School districts racing to adopt artificial intelligence tools face a critical choice between hasty experimentation and sustainable implementation. Rather than deploying AI systems piecemeal, district leaders must establish three foundational elements to ensure long-term success and protect student data.
The first requirement is robust governance. Districts need clear policies that define who approves AI tools, how decisions get made, and who bears responsibility for outcomes. Without governance structures, schools risk adopting incompatible systems that drain budgets and confuse staff. Leaders should establish review committees that include teachers, administrators, technology staff, and parents before purchasing or deploying any new AI platform.
Purpose alignment comes second. Each AI initiative must connect directly to measurable educational goals. A tool that sounds innovative but doesn't address specific learning challenges wastes resources and erodes teacher trust. Districts should ask: What problem does this solve? What evidence shows it works? How will we measure impact on students?
Data integrity forms the third pillar. AI systems depend entirely on clean, reliable data. Districts must audit existing databases for errors, bias, and compliance with privacy laws. Schools collect sensitive information on students' academic performance, behavior, and family circumstances. Poor data practices create legal exposure and can perpetuate discrimination if algorithms train on flawed or biased information.

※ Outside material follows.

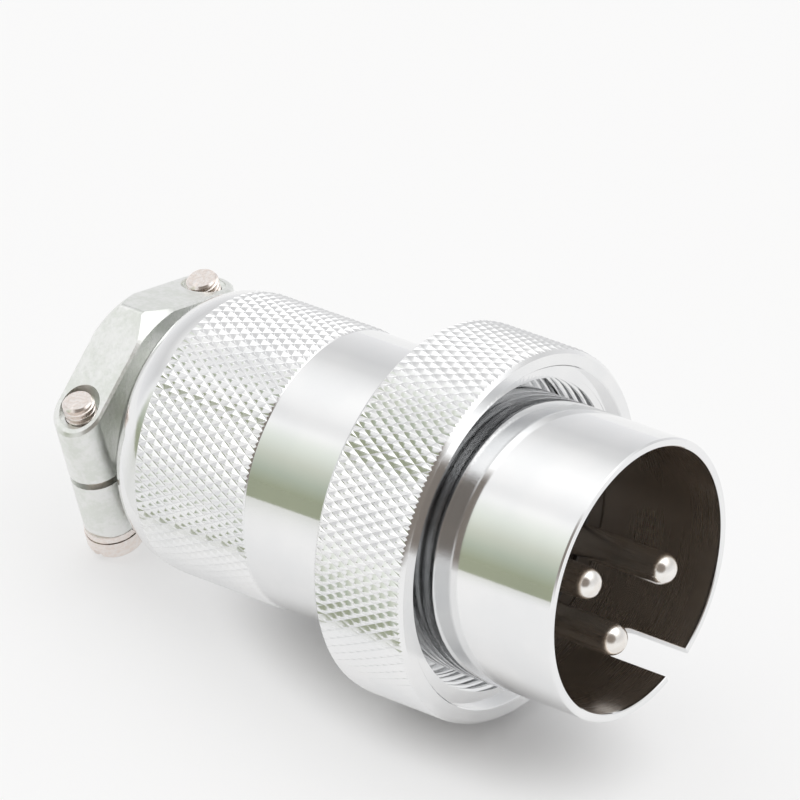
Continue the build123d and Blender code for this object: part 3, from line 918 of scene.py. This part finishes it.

The stakes are high. Schools that skip these foundational steps often abandon AI projects after spending thousands of dollars, or worse, deploy systems that harm student outcomes. Teachers report frustration when districts implement tools without their input or proper training.
Districts that succeed treat AI as a long-term investment, not a quick fix. They build internal expertise, establish clear accountability, and maintain human judgment at every stage. The districts moving from innovation to impact aren't the fastest adopters. They're the ones building frameworks that last.